### SET TASK
In full and without alteration, repeat the material.

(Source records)
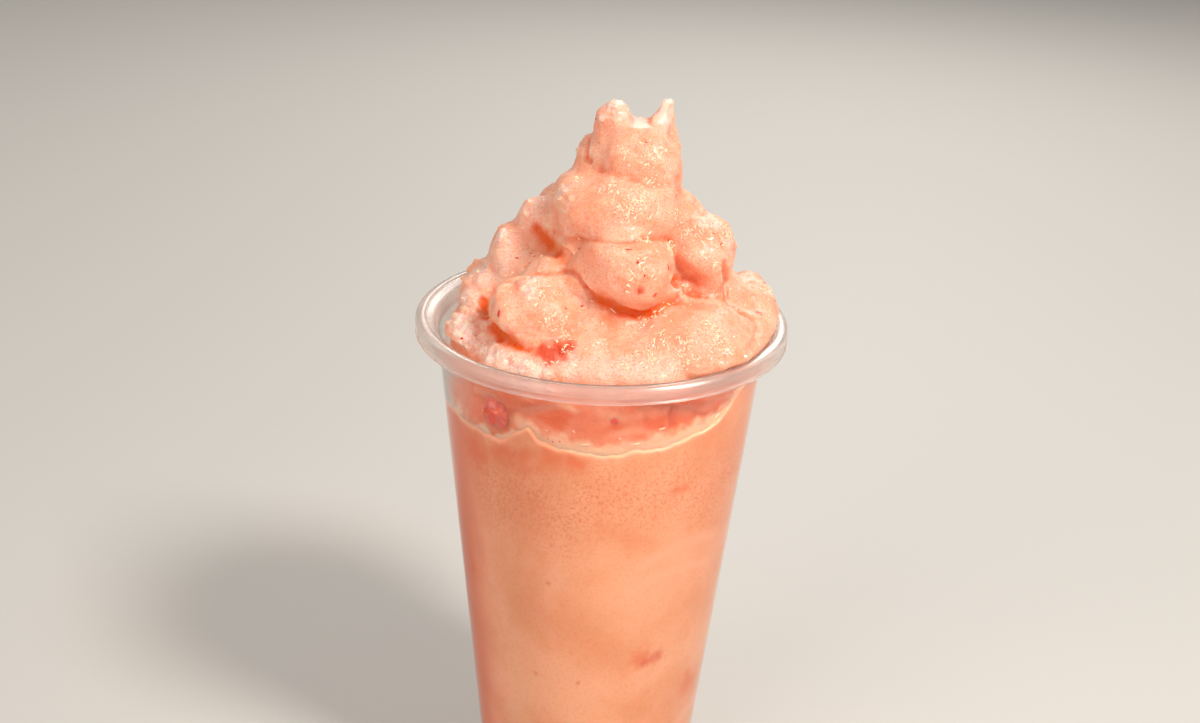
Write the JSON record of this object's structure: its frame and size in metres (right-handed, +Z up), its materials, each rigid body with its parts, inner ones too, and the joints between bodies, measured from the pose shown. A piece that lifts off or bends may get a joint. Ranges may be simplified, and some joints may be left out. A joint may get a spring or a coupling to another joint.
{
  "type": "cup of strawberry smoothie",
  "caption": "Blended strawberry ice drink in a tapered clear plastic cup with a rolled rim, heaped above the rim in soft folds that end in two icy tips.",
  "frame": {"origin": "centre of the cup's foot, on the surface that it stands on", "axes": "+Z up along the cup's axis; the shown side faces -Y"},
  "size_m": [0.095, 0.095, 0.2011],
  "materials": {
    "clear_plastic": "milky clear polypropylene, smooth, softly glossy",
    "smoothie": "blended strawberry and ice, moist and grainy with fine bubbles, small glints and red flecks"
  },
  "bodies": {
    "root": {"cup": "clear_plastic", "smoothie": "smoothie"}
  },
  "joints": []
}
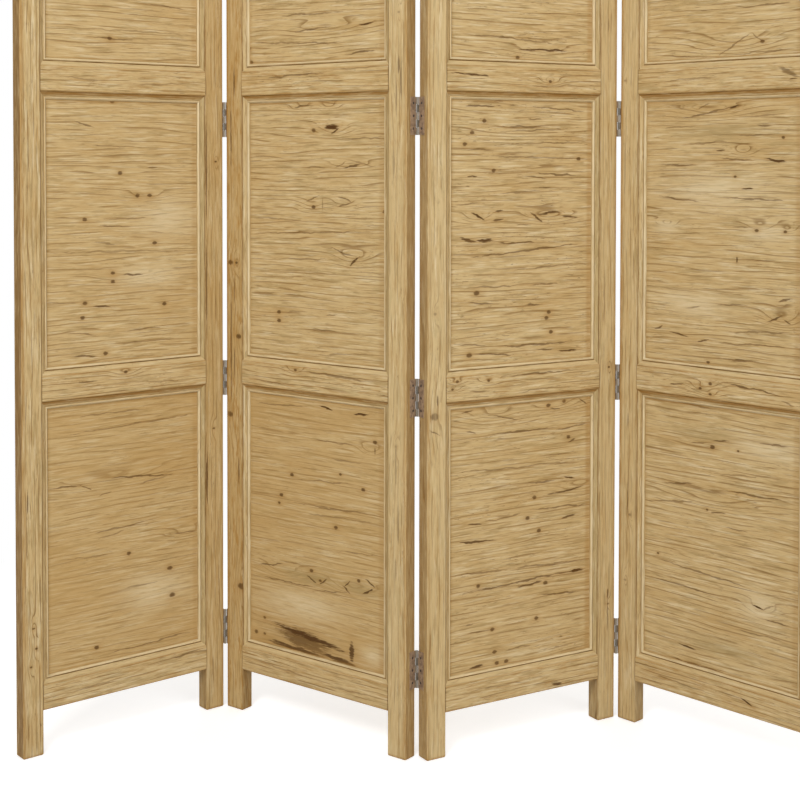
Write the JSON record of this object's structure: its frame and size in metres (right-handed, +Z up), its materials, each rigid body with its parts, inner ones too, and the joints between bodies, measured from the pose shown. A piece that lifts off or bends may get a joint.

### EXERCISE OUTPUT
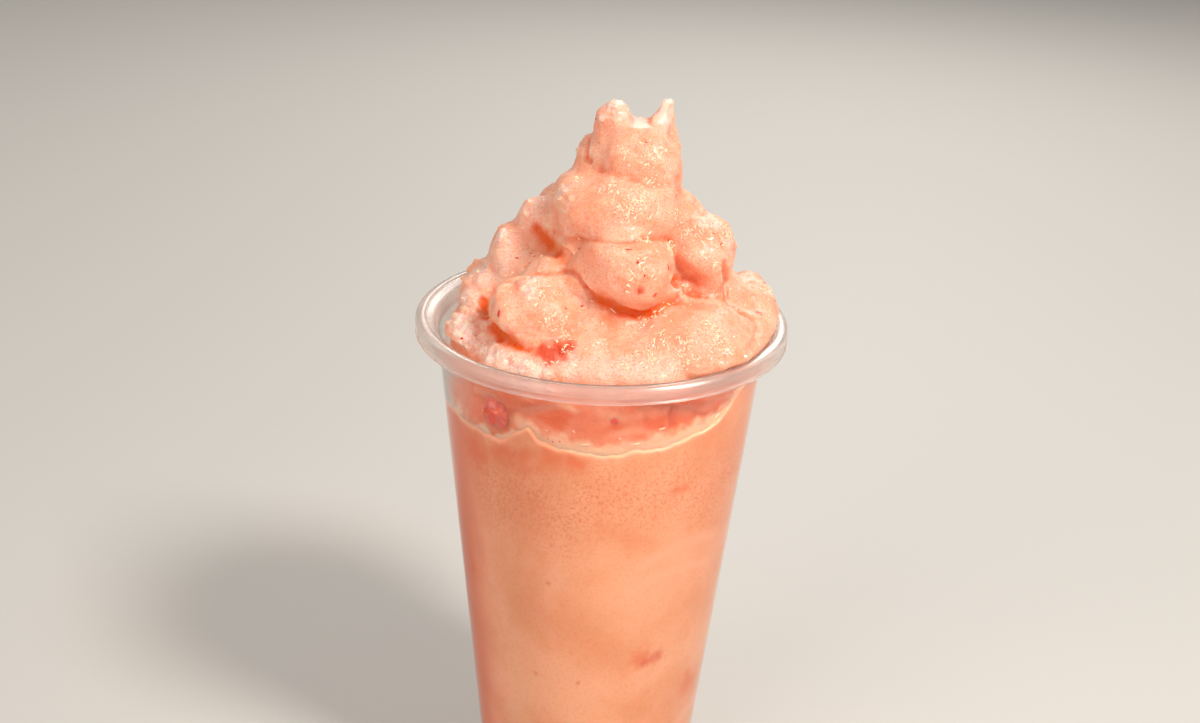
Write the JSON record of this object's structure: its frame and size in metres (right-handed, +Z up), its materials, each rigid body with its parts, inner ones too, and the joints between bodies, measured from the pose shown. A piece that lifts off or bends may get a joint. Ranges may be simplified, and some joints may be left out. A joint may get a spring or a coupling to another joint.
{
  "type": "cup of strawberry smoothie",
  "caption": "Blended strawberry ice drink in a tapered clear plastic cup with a rolled rim, heaped above the rim in soft folds that end in two icy tips.",
  "frame": {"origin": "centre of the cup's foot, on the surface that it stands on", "axes": "+Z up along the cup's axis; the shown side faces -Y"},
  "size_m": [0.095, 0.095, 0.2011],
  "materials": {
    "clear_plastic": "milky clear polypropylene, smooth, softly glossy",
    "smoothie": "blended strawberry and ice, moist and grainy with fine bubbles, small glints and red flecks"
  },
  "bodies": {
    "root": {"cup": "clear_plastic", "smoothie": "smoothie"}
  },
  "joints": []
}
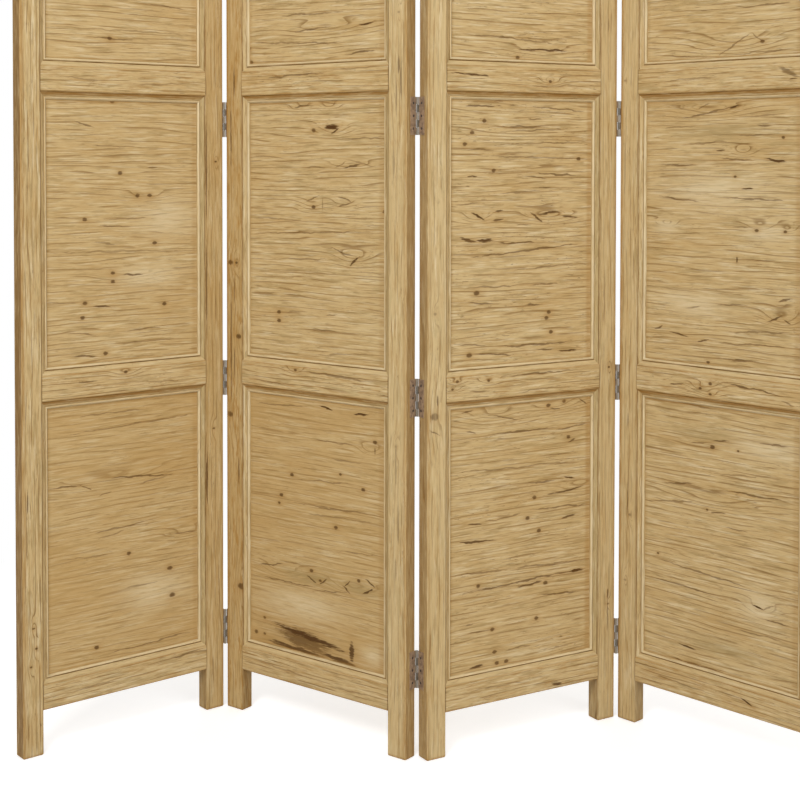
Write the JSON record of this object's structure: its frame and size in metres (right-handed, +Z up), its materials, each rigid body with its parts, inner ones too, and the joints between bodies, measured from the pose shown. A piece that lifts off or bends may get a joint.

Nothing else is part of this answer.